Bryan 03.22.07 at 8:51 pm
“The problem with the tablet PC / Windows Mobile devices is that they’re just LCDs.”
What, aside from a dedicated Reader, might be ideas to solve this.
oneoffmanmental 03.23.07 at 12:23 am
In the complete versions of Acrobat, you can OCR the text and then replace the images with type. This will then reflow correctly on pocket reader.
JSTOR appears to be testing text-based PDFs for some journals.

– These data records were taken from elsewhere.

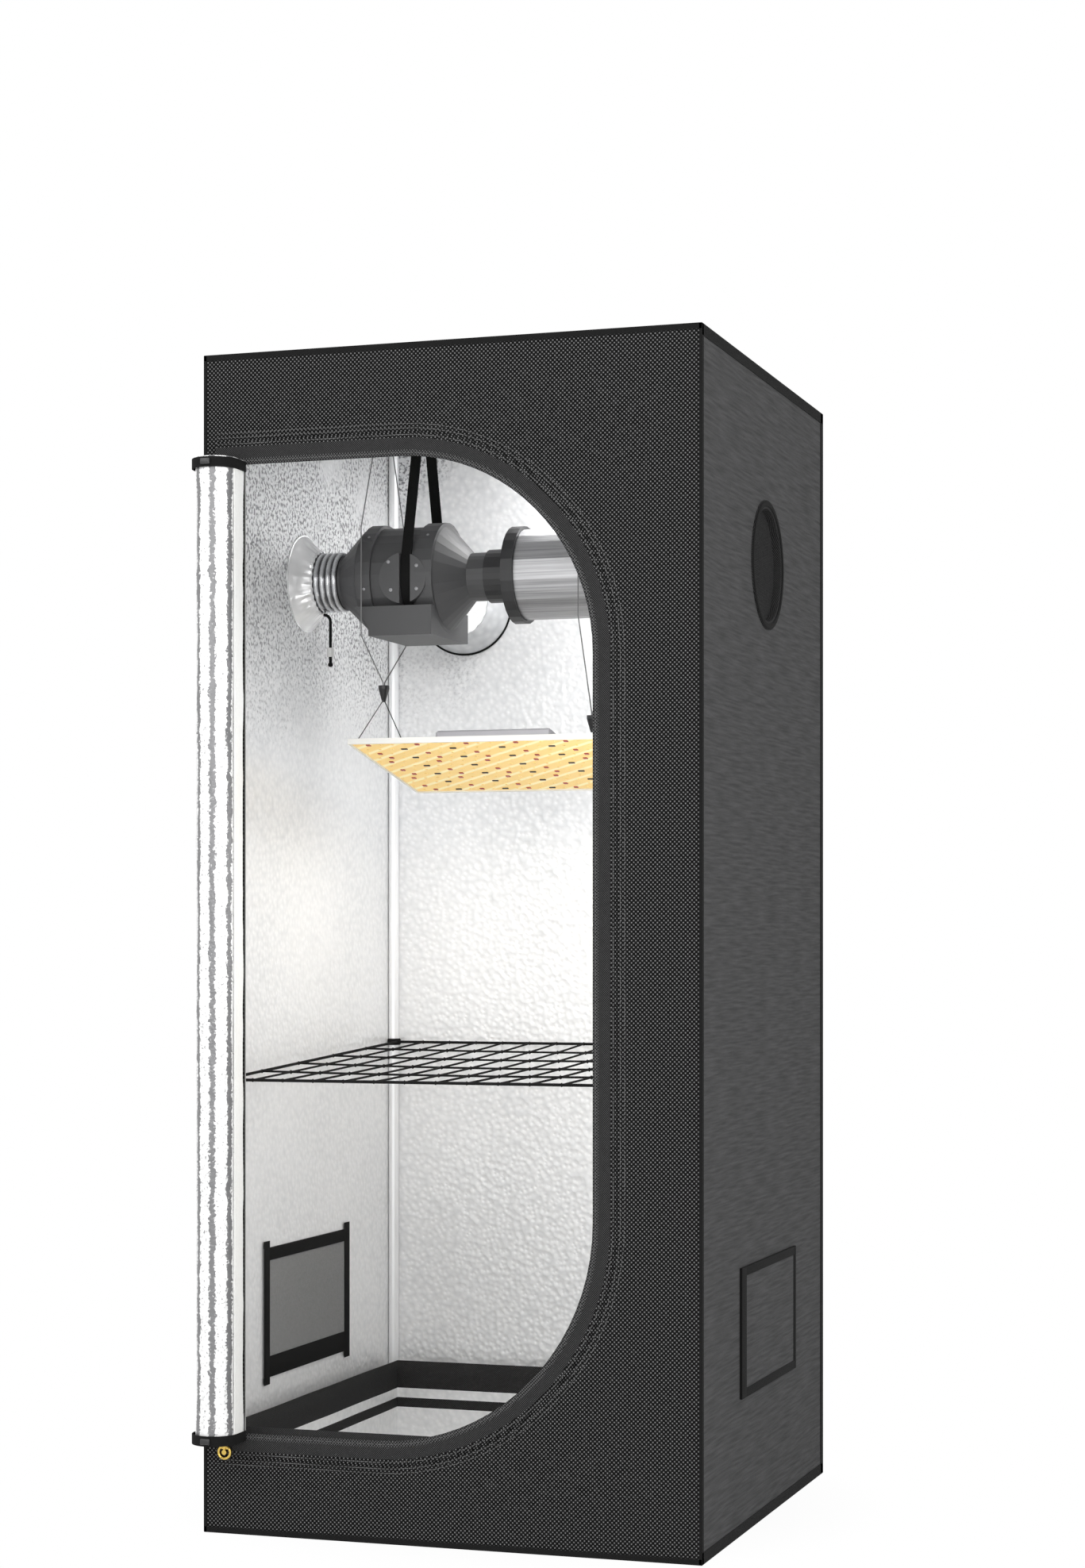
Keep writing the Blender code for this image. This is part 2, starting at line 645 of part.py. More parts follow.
def port_sleeves(outer, lining):
    """Cloth sleeves on the round ports: one on the duct, one gathered shut and one open."""
    inside_left = (-WIDTH / 2 + CLOTH, 0, PORT_Z)
    cuff = DUCT_RIB_RADIUS + GAP + SLEEVE_CLOTH
    start = DUCT_SLEEVE_REACH - DUCT_SLEEVE_CUFF
    profile = [(cuff, DUCT_SLEEVE_REACH), (cuff, start)]
    profile += [(DUCT_PORT_RADIUS + SLEEVE_CLOTH, GAP + SLEEVE_CLOTH)]
    profile += [(DUCT_PORT_RADIUS + SLEEVE_LAP, GAP + SLEEVE_CLOTH)]
    profile += [(DUCT_PORT_RADIUS + SLEEVE_LAP, GAP), (DUCT_PORT_RADIUS, GAP)]
    profile += [(cuff - SLEEVE_CLOTH, start), (cuff - SLEEVE_CLOTH, DUCT_SLEEVE_REACH)]
    turned("left_port_sleeve", profile, PORT_STEPS, lining, inside_left, ALONG_X)

    outside_right = (WIDTH / 2, 0, PORT_Z)
    skirt, mouth = RIGHT_PORT_RADIUS - GAP, RIGHT_SLEEVE_MOUTH
    neck = RIGHT_SLEEVE_REACH - RIGHT_SLEEVE_CUFF
    shoulder = CLOTH + RIGHT_SLEEVE_CUFF
    profile = [(0, SLEEVE_CLOTH - neck), (skirt - SLEEVE_CLOTH, SLEEVE_CLOTH - shoulder)]
    profile += [(skirt - SLEEVE_CLOTH, GAP + SLEEVE_CLOTH)]
    profile += [(RIGHT_PORT_RADIUS + SLEEVE_LAP, GAP + SLEEVE_CLOTH)]
    profile += [(RIGHT_PORT_RADIUS + SLEEVE_LAP, GAP), (skirt, GAP), (skirt, -shoulder)]
    profile += [(mouth, -neck), (mouth, -RIGHT_SLEEVE_REACH), (0, -RIGHT_SLEEVE_REACH)]
    turned("right_port_sleeve", profile, PORT_STEPS, outer, outside_right, ALONG_X, False)

    inside_back = (BACK_PORT_X, DEPTH / 2 - CLOTH, PORT_Z)
    mouth, reach = BACK_SLEEVE_MOUTH, BACK_SLEEVE_REACH
    profile = [(mouth + SLEEVE_CLOTH, reach)]
    profile += [(BACK_PORT_RADIUS + SLEEVE_CLOTH, GAP + SLEEVE_CLOTH)]
    profile += [(BACK_PORT_RADIUS + SLEEVE_LAP, GAP + SLEEVE_CLOTH)]
    profile += [(BACK_PORT_RADIUS + SLEEVE_LAP, GAP), (BACK_PORT_RADIUS, GAP), (mouth, reach)]
    turned("back_port_sleeve", profile, PORT_STEPS, lining, inside_back, FACE_FRONT)


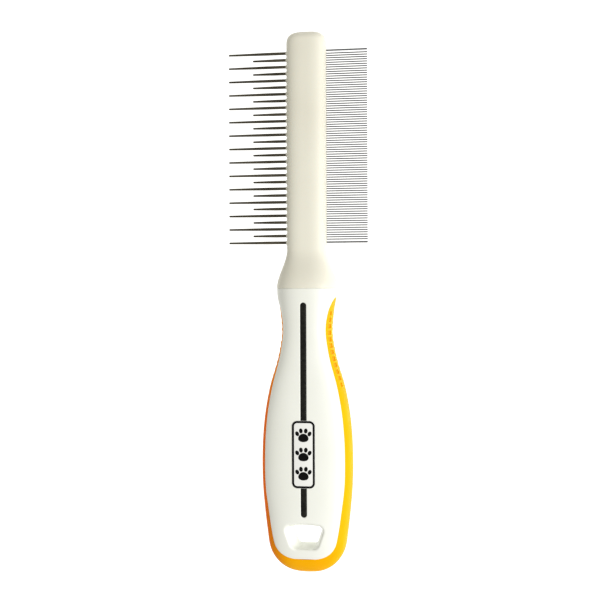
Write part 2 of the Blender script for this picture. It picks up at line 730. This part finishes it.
CAMERA_TURN, CAMERA_ROLL = math.radians(10.8), math.radians(-0.2)
CAMERA_DISTANCE, LENS, SENSOR = 0.505, 78.0, 36.0
AIM = (-2.9, -4.5, 0.0)


def make_camera():
    data = bpy.data.cameras.new("camera")
    data.lens, data.sensor_width = LENS, SENSOR
    camera = bpy.data.objects.new("camera", data)
    bpy.context.scene.collection.objects.link(camera)
    back = Vector((math.sin(CAMERA_TURN), 0, math.cos(CAMERA_TURN)))
    right = Vector((0, 1, 0)).cross(back).normalized()
    up = back.cross(right)
    facing = Matrix((right, up, back)).transposed() @ Matrix.Rotation(CAMERA_ROLL, 3, "Z")
    camera.location = to_frame(AIM) + back * CAMERA_DISTANCE
    camera.rotation_euler = facing.to_euler()
    bpy.context.scene.camera = camera


def make_lights():
    world = bpy.data.worlds.new("pale_world")
    bpy.context.scene.world = world
    world.use_nodes = True
    sky = world.node_tree.nodes["Background"]
    sky.inputs["Color"].default_value = (1, 0.99, 0.93, 1)
    sky.inputs["Strength"].default_value = 0.5
    area_light("key_from_the_right", (0.6, -0.12, 0.5), (0, 0, 0), 0.45, 4.8)
    bpy.context.scene.view_settings.view_transform = "Standard"


def dress_steel():
    pins = steel("dark_pin_steel", srgb(74, 70, 59), srgb(110, 104, 90), (0.3, 0.42))
    teeth = steel("fine_tooth_steel", srgb(104, 106, 108), srgb(142, 144, 148), (0.3, 0.42))
    for name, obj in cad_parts.items():
        if "pin_" in name:
            material = pins
        elif "tooth" in name or "teeth" in name:
            material = teeth
        else:
            continue
        for slot in obj.material_slots:
            slot.material = material


white = handle_plastic()
cream = head_plastic()
black = stripe_rubber()
yellow = grip_rubber("yellow_grip_rubber", srgb(255, 118, 0), srgb(255, 174, 0), srgb(255, 184, 0))
recess = grip_rubber("grip_recess_rubber", srgb(236, 124, 0), srgb(244, 154, 0), srgb(249, 164, 0))

make_camera()
make_lights()
make_floor()
dress_steel()
make_head(cream)
make_shell("front_shell_body", 1, white, "handle_front_shell")
make_shell("back_shell_body", -1, white, "handle_back_shell")
make_grip(yellow, recess)
make_stripes(black)
make_badge(badge_plastic(), badge_ink())
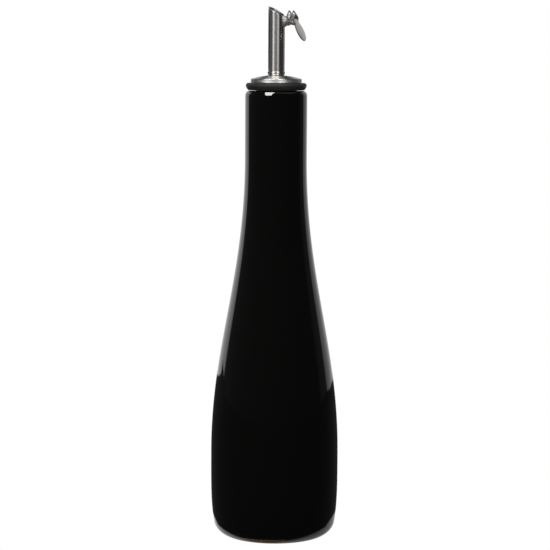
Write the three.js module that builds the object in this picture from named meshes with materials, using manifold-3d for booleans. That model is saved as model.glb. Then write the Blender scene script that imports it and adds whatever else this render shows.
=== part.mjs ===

C. L. Ball 03.23.07 at 9:07 pm
doctorwes,
Does the iRex iLiad display JSTOR’s imaged PDF articles (the ones that were scanned as images not as OCR text) well? Does the pan/zoom function work well with them? I cannot find any information about this via Google, Teleread, or iRex in any definitive way. My concern is that the imaged PDFs (which are used by some other journals not in JSTOR too) will be illegible.
Thanks.
Charlie Stross 03.24.07 at 4:35 pm
I’m using a Nokia N800 web tablet as an ebook reader. Bigger, brighter screen than my previous PDA ( a Palm TX), has two SD card slots, and the FBReader package does an excellent job on most non-DRM locked ebook packages. At 800×480 the screen is a decent resolution, and if I switch wifi and bluetooth off it gives 6-9 hours’ reading time depending on screen brightness. It also gives me a portable web browser and email client (if I’m also willing to tote a bluetooth folding keyboard around).
Drawbacks: it’s very new, and the software is still rather a work in progress (it runs a new linux platform, Maemo). But it’s also small enough to slip in a pocket — it’s almost exactly the same size as the old Psion Revo or Series 3 PDAs — and for reading on-screen it’s the best compromise I’ve yet found.